По планам коммунистов предстояло перевести русских туземцев в качественно другое состояние быстро – за считаные годы, и притом насильственно. Не будем лишний раз про злого Сталина! Бухарин и Каменев предлагали еще более радикальные и страшные способы раскрестьянивания.
Любой вариант этого единого в главных чертах плана означал курс на быстрое уничтожение туземцев. Не обязательно физическое уничтожение.
«Ведь, чтобы уничтожить нацию, достаточно разорвать связь между поколениями, и сразу же исчезнет тот общественно-исторический опыт, что был накоплен, наработан народом за тысячелетия. Это – еще одна форма геноцида, когда население физически не уничтожается, но перестает быть народом» [144. С.13].
Русских туземцев предстояло уничтожить не как физических людей – однозначно подлежали истреблению сопротивляющиеся и неугодные по политическим мотивам (например, «эксплуататоры»-кулаки). Туземцев предстояло уничтожить… именно как туземцев.
Делатели прогресса и в Германии XV века, и в России XX ненавидят туземца не как человеческую личность, не как отдельную особь. Как человек, он может вызывать уважение своими личными качествами, быть интересен, приятен. Его ненавидят именно как туземца, представителя «неполноценной» цивилизации.
Его онучи, борода, стрижка «под горшок», вышитая рубашка, сарафан – все это воспринимается, как мундиры вражеской армии. Враг ведь тоже может обладать высокими личностными качествами, вызывать уважение; от этого он не перестает быть смертельным врагом и не ниже пафос борьбы, смертельной схватки, рукопашной во вражеских окопах.

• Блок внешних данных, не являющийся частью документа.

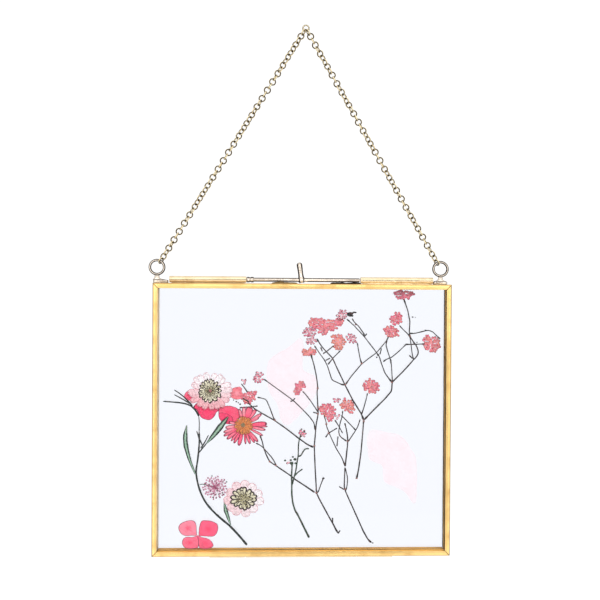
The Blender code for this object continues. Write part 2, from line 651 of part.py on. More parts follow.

Уже голод в Поволжье в 1921–1922 годах, унесший жизни не менее чем 5 миллионов человек, – способ побеждать в этой войне, губить несчитанное множество врагов.
Рукотворный голод 1932–1933 годов уносит еще 6 миллионов… Отлично! Врагов стало меньше – а ведь русские европейцы со времен Пугачева очень хорошо усвоили, как это опасно – составлять меньшинство.
В 1929–1930 годах насчитывается более 14 000 выступлений крестьян против коллективизации… Противник сопротивляется – а ведь пролетарский писатель Максим Горький уже сказал, что если враг не сдается, его уничтожают.
Можно спорить, сколько именно людей было истреблено: треть населения России или «только» пятая часть, «всего лишь» десять процентов… Главное – разорвалась связь между поколениями, разрушилась преемственность общности русских туземцев, возникшая еще в Средневековье.
Последние московиты исчезли не сразу после Петра, даже не в эпоху Александра I. Вот они, на фотографиях 1930-х годов – выглядывают из теплушек, тянутся унылыми колоннами спецпереселенцев, с упорством стихии пашут и собирают урожай. Те, кому больше других повезло, уже бегут с тачками, ворочают ломами на строительстве очередного «города-сада», сидят за рулями тракторов… Но стоп! Эти, на стройках и за рулями – уже не совсем московиты. Они одновременно последние московиты, туземцы, и первые в своих семьях русские европейцы. И первые советские люди.
Между нами говоря, эти приспособившиеся, уцелевшие – как раз лучшие из русских туземцев, носители самых ценных человеческих качеств.
Люди бежали в города не потому, что долго выбирали между туземной и европейской цивилизацией и пришли к выводу: европейская лучше. Они – вовсе не идейные эмигранты, уходящие из принципа. Из деревень бежали ровно потому, что в деревне вполне реально можно было умереть от голода. Люди прибивались на стройки века ровно потому, что там можно было прокормиться самим и прокормить семьи.
Оставались те, кого никакие катаклизмы не в состоянии были стронуть с места: самые слабые телом, а чаще – душой, самые неуверенные в себе и боящиеся перемен. Каждый выплеск урбанизации – добровольной или насильственной – выбрасывал из деревень людей с самой лучшей генетикой.
Судьба этих европейцев поневоле – судьба эмигрантов первого поколения: зацепиться любой ценой. Когда главное – выжить, прокормиться, уцелеть, вырастить детей.
Конечно, некоторые погибли в новом для них мире русской Европы – и физически, и духовно. Не случайно же кумиром уголовников и деклассированных элементов стал «последний певец деревни», а также певец пьянства, разврата, душевного раздрызга – Сергей Есенин. То есть выбор Есенина – тоже выбор своего рода, и какая-то часть бежавших в города туземцев погибала вполне по-есенински, пополняя собой ряды бродяг и уголовных. Но это были тоже не самые лучшие, в том числе и не самые сильные из раскрестьяненных. Невелика честь – удариться в запой на «московских изогнутых улицах» и в пьяном угаре хныкать про свою любовь к маме (давно променянной на проституток).
Что характерно, большинство вчерашних крестьян – приспособилось.
К тому же проблемы Есенина – для сытых. Он-то, наш «последний певец деревни», зарабатывал на хлеб, не таская тачку.